January 31, 2008
By Susan Smith
With the New Year well under way, New Year’s resolutions made with not enough chance to be broken yet, it’s a good time to look at what is up and coming in the field of rapid prototyping.
Do the experts have any predictions?
Todd Grimm, president of T. A. Grimm & Associates in Edgewood,Kentucky, an independent consulting firm, had some things to say about the year ahead for rapid prototyping. “There is nothing in my mind that promises to be earth shattering, but there is enough going on in different camps,” he said. “It will be exciting to see how it plays out.”
From prototyping to manufacturing to low end printers to high end systems, from plastics to metals, Grimm said it will be a positive year overall, but not because of any one thing.
Low Cost Systems
Grimm pointed out a possible trend: commercialization of two low cost systems in early 2008 - one from 3D Systems and one from Desktop Factory, both promised at below $10,000.
Although this could change the market in a positive way, Grimm said he is not convinced that price is the only issue. “There’s a lot more that goes into the decision making process of ‘do I or don’t I’ adopt rapid prototyping.
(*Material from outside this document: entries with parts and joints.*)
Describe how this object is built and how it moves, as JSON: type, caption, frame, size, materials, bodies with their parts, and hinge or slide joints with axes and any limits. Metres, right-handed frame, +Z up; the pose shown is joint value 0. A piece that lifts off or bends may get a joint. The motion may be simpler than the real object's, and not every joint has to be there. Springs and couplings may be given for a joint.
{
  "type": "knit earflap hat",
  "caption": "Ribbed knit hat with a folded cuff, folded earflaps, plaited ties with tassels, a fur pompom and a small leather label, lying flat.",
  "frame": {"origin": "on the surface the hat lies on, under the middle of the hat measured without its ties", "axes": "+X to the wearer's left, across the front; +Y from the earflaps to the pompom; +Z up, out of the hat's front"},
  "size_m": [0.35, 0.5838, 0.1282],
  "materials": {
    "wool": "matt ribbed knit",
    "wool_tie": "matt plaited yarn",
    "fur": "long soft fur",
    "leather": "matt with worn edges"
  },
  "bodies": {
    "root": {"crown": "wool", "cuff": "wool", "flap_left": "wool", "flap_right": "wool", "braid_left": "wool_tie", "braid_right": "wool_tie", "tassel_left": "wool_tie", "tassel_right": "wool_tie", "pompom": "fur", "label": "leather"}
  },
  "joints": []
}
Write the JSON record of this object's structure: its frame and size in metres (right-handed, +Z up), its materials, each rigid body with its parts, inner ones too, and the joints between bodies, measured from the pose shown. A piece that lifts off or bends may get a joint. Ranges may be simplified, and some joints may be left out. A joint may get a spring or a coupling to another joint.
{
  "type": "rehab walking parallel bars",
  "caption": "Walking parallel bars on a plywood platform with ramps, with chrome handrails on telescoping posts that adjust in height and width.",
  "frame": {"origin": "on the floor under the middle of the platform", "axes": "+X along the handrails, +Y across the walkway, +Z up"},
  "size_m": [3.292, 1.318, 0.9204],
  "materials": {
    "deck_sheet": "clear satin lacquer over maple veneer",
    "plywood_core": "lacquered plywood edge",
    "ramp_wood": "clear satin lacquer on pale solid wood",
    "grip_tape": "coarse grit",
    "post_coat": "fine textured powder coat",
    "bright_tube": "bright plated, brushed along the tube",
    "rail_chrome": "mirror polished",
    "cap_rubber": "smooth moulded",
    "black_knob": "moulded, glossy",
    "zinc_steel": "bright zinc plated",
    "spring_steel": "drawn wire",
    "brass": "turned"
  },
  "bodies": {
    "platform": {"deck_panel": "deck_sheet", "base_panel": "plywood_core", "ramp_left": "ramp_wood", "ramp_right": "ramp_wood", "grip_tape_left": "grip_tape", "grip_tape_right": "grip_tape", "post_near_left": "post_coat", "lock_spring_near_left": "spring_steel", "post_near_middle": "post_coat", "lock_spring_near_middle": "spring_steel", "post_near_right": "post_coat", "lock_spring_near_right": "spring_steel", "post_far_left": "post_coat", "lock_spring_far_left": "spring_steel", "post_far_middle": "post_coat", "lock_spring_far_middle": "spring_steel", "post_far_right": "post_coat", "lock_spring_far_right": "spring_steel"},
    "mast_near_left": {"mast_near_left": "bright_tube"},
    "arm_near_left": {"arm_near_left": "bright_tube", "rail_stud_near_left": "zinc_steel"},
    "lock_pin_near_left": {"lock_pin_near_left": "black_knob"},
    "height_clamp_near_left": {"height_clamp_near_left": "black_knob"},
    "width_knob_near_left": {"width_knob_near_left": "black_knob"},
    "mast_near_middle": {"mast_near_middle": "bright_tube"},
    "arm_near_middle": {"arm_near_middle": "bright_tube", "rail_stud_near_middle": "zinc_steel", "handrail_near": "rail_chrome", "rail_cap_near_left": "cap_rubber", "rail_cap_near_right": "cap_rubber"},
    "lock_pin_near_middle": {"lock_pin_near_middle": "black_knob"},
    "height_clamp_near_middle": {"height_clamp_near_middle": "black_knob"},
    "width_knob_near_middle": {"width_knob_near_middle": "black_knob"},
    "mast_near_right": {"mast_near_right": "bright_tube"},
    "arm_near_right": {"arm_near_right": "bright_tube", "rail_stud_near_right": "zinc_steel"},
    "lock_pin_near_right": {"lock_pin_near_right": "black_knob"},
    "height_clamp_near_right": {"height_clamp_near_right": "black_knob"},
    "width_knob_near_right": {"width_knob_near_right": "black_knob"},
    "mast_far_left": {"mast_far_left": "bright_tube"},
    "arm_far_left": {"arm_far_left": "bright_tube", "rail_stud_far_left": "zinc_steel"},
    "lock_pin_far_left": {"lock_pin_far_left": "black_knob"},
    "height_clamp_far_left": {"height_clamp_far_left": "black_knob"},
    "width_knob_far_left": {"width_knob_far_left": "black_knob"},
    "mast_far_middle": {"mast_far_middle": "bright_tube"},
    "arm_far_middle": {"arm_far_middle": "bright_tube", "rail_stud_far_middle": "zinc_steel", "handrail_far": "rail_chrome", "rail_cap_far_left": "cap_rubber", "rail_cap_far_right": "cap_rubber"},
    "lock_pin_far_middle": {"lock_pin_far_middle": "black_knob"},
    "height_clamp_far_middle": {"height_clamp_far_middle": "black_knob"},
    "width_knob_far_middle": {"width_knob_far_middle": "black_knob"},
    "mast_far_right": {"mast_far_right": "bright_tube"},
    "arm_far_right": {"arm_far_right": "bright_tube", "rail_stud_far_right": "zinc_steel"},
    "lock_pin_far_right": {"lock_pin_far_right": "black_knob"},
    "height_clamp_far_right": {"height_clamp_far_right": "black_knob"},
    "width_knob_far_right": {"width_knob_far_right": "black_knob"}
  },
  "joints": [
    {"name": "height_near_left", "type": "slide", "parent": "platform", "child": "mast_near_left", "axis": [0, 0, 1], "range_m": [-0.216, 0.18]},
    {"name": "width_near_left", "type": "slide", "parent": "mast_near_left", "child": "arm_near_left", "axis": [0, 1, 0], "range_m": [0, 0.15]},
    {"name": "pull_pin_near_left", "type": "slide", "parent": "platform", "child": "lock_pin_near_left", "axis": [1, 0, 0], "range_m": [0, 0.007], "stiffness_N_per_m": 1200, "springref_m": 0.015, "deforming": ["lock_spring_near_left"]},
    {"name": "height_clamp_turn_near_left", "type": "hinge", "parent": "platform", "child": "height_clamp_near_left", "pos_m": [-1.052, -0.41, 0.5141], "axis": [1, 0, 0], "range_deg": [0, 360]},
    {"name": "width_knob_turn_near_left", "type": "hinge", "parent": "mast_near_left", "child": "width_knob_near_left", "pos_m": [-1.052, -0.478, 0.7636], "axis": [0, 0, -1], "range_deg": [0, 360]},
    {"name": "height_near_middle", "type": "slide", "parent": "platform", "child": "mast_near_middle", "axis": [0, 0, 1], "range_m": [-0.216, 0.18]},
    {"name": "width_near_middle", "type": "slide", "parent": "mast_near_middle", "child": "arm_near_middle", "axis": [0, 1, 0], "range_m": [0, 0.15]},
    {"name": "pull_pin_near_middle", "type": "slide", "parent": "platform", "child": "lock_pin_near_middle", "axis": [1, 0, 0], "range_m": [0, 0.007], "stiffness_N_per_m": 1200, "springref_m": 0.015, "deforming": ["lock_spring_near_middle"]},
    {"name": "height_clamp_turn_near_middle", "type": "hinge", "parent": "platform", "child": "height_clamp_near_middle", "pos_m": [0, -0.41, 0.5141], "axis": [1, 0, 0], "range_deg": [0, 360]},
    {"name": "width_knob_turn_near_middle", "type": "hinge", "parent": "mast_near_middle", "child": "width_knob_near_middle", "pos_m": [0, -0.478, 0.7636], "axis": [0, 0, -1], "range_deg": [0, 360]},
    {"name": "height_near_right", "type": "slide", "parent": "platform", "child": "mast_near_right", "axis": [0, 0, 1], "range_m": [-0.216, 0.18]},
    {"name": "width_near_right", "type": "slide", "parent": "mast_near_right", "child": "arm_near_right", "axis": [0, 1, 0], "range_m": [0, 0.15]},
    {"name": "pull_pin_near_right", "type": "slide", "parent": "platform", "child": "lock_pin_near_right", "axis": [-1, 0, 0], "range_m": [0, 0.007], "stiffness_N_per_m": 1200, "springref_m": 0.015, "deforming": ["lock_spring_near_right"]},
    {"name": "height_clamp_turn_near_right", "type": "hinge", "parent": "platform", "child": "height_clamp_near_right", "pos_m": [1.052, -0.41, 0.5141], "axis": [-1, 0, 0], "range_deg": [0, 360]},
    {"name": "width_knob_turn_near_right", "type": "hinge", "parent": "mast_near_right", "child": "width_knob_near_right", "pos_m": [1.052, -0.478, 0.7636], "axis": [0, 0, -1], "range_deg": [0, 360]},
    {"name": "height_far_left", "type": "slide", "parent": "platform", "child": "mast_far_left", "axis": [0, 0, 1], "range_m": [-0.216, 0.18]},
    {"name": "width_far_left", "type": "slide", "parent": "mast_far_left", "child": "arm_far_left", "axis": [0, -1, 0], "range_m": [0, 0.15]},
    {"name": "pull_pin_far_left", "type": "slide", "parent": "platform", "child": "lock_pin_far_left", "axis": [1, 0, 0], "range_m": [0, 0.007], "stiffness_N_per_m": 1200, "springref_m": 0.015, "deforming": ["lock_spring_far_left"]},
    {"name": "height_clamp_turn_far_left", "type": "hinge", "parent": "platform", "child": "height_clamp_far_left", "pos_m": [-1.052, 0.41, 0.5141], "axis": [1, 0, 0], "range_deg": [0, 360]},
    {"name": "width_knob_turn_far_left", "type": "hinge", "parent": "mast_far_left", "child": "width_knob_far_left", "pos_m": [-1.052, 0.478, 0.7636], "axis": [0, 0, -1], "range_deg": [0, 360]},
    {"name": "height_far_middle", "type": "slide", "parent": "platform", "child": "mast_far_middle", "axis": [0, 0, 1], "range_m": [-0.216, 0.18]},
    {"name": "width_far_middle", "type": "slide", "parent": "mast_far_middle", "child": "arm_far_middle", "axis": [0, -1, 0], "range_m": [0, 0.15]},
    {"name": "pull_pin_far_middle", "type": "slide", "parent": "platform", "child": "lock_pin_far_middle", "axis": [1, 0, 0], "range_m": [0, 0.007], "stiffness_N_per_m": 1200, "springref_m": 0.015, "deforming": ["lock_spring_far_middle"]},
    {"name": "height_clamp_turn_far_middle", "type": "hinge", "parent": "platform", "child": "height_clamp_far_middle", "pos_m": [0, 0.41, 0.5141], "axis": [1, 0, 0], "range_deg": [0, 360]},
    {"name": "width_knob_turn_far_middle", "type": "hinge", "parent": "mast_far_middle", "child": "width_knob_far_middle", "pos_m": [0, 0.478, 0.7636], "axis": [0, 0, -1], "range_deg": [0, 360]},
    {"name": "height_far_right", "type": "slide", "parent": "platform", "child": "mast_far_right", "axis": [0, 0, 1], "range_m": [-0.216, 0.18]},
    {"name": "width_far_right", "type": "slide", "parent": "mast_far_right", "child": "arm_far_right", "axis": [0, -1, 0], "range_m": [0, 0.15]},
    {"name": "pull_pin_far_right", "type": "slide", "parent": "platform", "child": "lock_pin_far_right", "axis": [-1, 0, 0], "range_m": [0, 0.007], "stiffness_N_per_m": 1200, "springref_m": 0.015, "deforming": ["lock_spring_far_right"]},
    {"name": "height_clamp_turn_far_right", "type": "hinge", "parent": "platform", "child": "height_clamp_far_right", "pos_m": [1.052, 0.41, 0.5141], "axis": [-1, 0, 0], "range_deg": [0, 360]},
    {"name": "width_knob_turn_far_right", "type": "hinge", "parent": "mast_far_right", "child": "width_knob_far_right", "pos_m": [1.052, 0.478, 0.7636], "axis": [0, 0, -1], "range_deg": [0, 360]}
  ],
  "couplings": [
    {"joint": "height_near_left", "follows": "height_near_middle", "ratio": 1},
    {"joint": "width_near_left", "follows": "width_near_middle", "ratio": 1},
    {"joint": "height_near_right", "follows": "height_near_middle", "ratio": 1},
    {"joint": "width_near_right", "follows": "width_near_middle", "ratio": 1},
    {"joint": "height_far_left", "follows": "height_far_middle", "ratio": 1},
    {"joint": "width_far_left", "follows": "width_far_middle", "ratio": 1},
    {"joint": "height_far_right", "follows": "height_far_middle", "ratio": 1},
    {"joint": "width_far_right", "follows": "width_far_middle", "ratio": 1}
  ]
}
Price is big but not the only decision criteria.” For this reason, Grimm will wait for the low cost systems to be released and prove themselves before declaring their introduction as a successful continuation of the downward trend in price.
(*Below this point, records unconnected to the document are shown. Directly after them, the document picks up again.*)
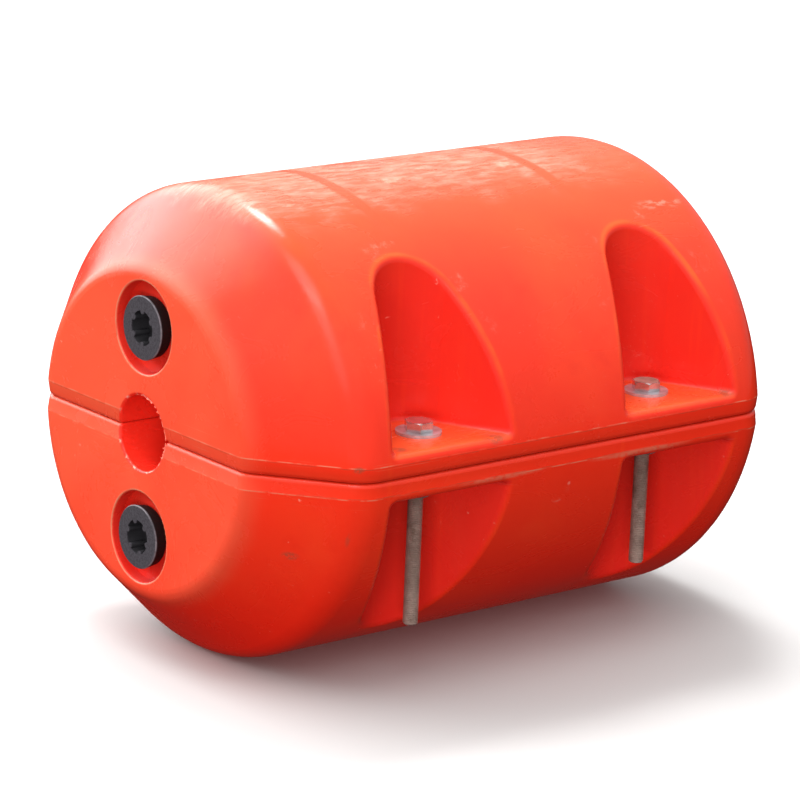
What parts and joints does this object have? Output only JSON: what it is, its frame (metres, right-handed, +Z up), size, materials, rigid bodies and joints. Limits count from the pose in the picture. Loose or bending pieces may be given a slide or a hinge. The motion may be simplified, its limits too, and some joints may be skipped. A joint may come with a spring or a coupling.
{
  "type": "pipe float",
  "caption": "Hollow orange moulded half shells that clamp round a pipe or hose with long side bolts in open pockets, to keep it afloat.",
  "frame": {"origin": "centre of the pipe bore, half way along it, on the face where the two halves meet", "axes": "+X along the bore away from the end with the filler plugs, +Z up through the half that holds the bolt heads"},
  "size_m": [0.702, 0.5456, 0.5],
  "materials": {
    "orange_polyethylene": "satin moulded polyethylene, scuffed",
    "black_plastic": "matt moulded plastic",
    "black_rubber": "soft flat rubber ring",
    "zinc_steel": "galvanised, with dull threads",
    "washer_steel": "zinc-plated pressed washer"
  },
  "bodies": {
    "root": {"upper_shell": "orange_polyethylene", "lower_shell": "orange_polyethylene", "upper_filler_plug": "black_plastic", "lower_filler_plug": "black_plastic", "upper_plug_seal": "black_rubber", "lower_plug_seal": "black_rubber", "bolt_near_front": "zinc_steel", "head_washer_near_front": "washer_steel", "nut_washer_near_front": "washer_steel", "nut_near_front": "zinc_steel", "bolt_near_back": "zinc_steel", "head_washer_near_back": "washer_steel", "nut_washer_near_back": "washer_steel", "nut_near_back": "zinc_steel", "bolt_far_front": "zinc_steel", "head_washer_far_front": "washer_steel", "nut_washer_far_front": "washer_steel", "nut_far_front": "zinc_steel", "bolt_far_back": "zinc_steel", "head_washer_far_back": "washer_steel", "nut_washer_far_back": "washer_steel", "nut_far_back": "zinc_steel"}
  },
  "joints": []
}
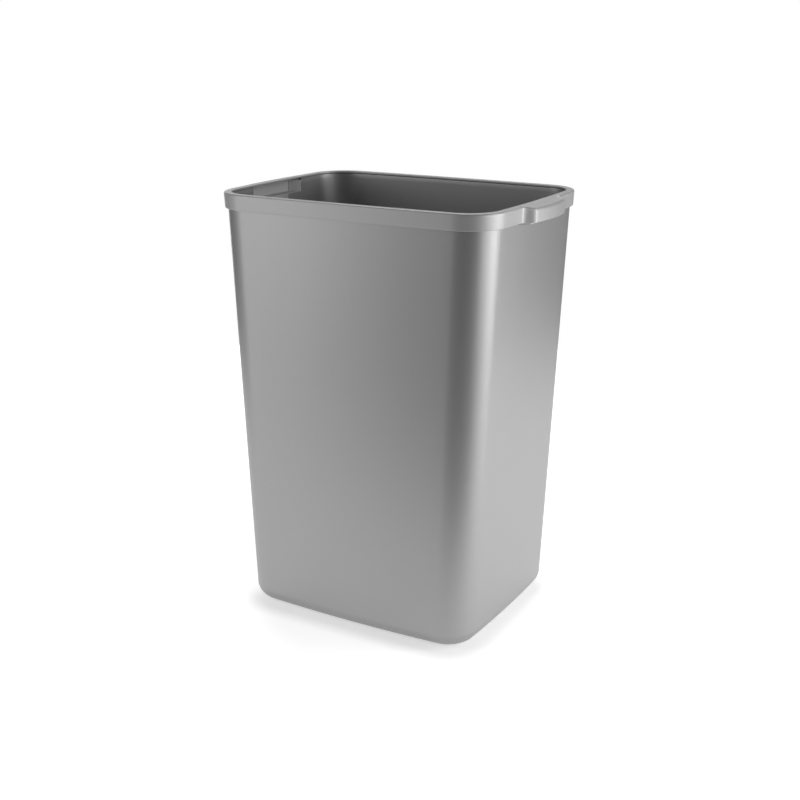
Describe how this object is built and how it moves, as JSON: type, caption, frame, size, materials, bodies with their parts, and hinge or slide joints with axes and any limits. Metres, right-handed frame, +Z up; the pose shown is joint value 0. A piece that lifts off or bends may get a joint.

One possibility is that the advent of these two low cost systems might bring forth new types of users who have always wanted to do RP internally but haven’t been able to afford it.
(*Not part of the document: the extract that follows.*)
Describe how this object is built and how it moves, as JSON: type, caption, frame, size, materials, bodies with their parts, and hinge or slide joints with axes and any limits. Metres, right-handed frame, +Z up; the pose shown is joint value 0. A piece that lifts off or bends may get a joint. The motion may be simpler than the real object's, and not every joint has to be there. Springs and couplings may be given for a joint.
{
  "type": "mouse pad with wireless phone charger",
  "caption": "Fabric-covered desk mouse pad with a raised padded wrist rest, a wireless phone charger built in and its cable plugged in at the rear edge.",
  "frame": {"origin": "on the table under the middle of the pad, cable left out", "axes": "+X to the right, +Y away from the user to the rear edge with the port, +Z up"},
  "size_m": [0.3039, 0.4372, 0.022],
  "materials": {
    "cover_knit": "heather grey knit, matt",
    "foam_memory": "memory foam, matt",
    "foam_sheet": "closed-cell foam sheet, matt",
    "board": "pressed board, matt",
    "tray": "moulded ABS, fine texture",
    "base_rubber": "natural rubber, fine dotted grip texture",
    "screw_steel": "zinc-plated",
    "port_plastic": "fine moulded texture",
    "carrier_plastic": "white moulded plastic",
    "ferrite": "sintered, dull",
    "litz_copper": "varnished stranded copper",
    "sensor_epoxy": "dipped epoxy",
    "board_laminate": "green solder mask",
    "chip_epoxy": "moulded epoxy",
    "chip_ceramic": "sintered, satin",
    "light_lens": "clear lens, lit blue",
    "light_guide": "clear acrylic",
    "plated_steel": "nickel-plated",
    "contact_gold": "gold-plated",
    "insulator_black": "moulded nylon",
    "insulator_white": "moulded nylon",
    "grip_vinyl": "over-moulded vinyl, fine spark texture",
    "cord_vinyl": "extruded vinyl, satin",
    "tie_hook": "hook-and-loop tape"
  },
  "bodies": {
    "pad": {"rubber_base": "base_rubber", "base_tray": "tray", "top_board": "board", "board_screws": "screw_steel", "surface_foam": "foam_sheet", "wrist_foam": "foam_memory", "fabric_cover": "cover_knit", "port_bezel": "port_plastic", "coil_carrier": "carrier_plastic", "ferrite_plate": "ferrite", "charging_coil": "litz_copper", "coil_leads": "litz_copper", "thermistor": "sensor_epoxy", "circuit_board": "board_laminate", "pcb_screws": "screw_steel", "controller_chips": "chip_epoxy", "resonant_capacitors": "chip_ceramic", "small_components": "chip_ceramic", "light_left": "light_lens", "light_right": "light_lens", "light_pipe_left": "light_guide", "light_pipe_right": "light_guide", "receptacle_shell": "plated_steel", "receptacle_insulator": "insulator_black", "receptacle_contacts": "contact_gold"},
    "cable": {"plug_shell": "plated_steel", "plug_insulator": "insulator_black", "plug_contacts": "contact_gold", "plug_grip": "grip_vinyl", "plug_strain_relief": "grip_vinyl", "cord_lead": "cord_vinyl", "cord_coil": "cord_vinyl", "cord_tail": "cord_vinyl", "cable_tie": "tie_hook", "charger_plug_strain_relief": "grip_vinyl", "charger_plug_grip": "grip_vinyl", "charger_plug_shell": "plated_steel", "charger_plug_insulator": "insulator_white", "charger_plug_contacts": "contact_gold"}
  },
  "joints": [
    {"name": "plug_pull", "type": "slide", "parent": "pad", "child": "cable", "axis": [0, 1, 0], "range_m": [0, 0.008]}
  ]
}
2007 ushered in new classes of materials with some big advances.
The latest announcements of new materials are very exciting to the industry. “I‘m pleased to see these announcements because they show that vendors are investing R&D dollars to further advance the materials. It is absolutely critical that materials keep going forward.”
Grimm cited the 2007 announcement of Objet’s new Digital Materials, which he has written about for DE (see Special RP&M section, February 2008, p. 50). “The technology allows you to take two of their photopolymers and combine them on the fly to make a unique third material, which means you can make a single part with multiple material characteristics, not previously available in the plastics world.”
Direct Digital Manufacturing (DDM)
“DDM is still new and very immature with respect to technology adoption, but it’s getting some traction and people are starting to take it seriously,” said Grimm. “We might see some interesting DDM developments in 2008.”
The wild card, Grimm said, is the economy. RP, and prototyping in general, tends to be treated as a discretionary item, “When money gets tight, prototyping becomes optional.”
Grimm predicts that if the economy is down and investments in prototypes and prototyping equipment are impacted, people may turn to virtual prototyping, such as that which Autodesk has been promoting.
“I really don’t believe virtual prototyping will replace physical prototyping,” Grimm said. “It’s not ideal to interface with a digital representation throughout the entire process. Yet, virtual prototyping will take away some of the physical prototyping.”
People may also turn to the low cost systems during a declining economy. “If someone feels they need RP during a recession, obviously they’ll be more likely to consider low cost systems, and now they’ll have an option below $10K. For those companies using service bureaus, it can be difficult to rationalize spending money on external services when budgets are tight. So they may opt to spend a little from the capital budget to buy a low cost system.”
Service bureaus will be affected by downturns in the market, but the change is not permanent, said Grimm. “Once people make the shift, they tend to be slow going back to the old way of doing things. So if we start to see a decline in service bureau work, , we probably have about three years before we get back to where we are in the service bureau market.”
“I think it’s short sighted for people to slash a prototyping budget, but it does happen since the expense is easy to measure but the value is not.”
In spite of possible economic downturns, Grimm feels positive about the RP industry. “Rapid prototyping is healthy, vibrant and moving forward, yet still not as popular or as widely used as I’d like to see it,” said Grimm. “There is still a lot of room for growth.
From low cost systems, to materials, from prototyping to DDM, Grimm said the RP market demonstrates a resilience and ability to morph to accommodate whatever changes may come down the pike.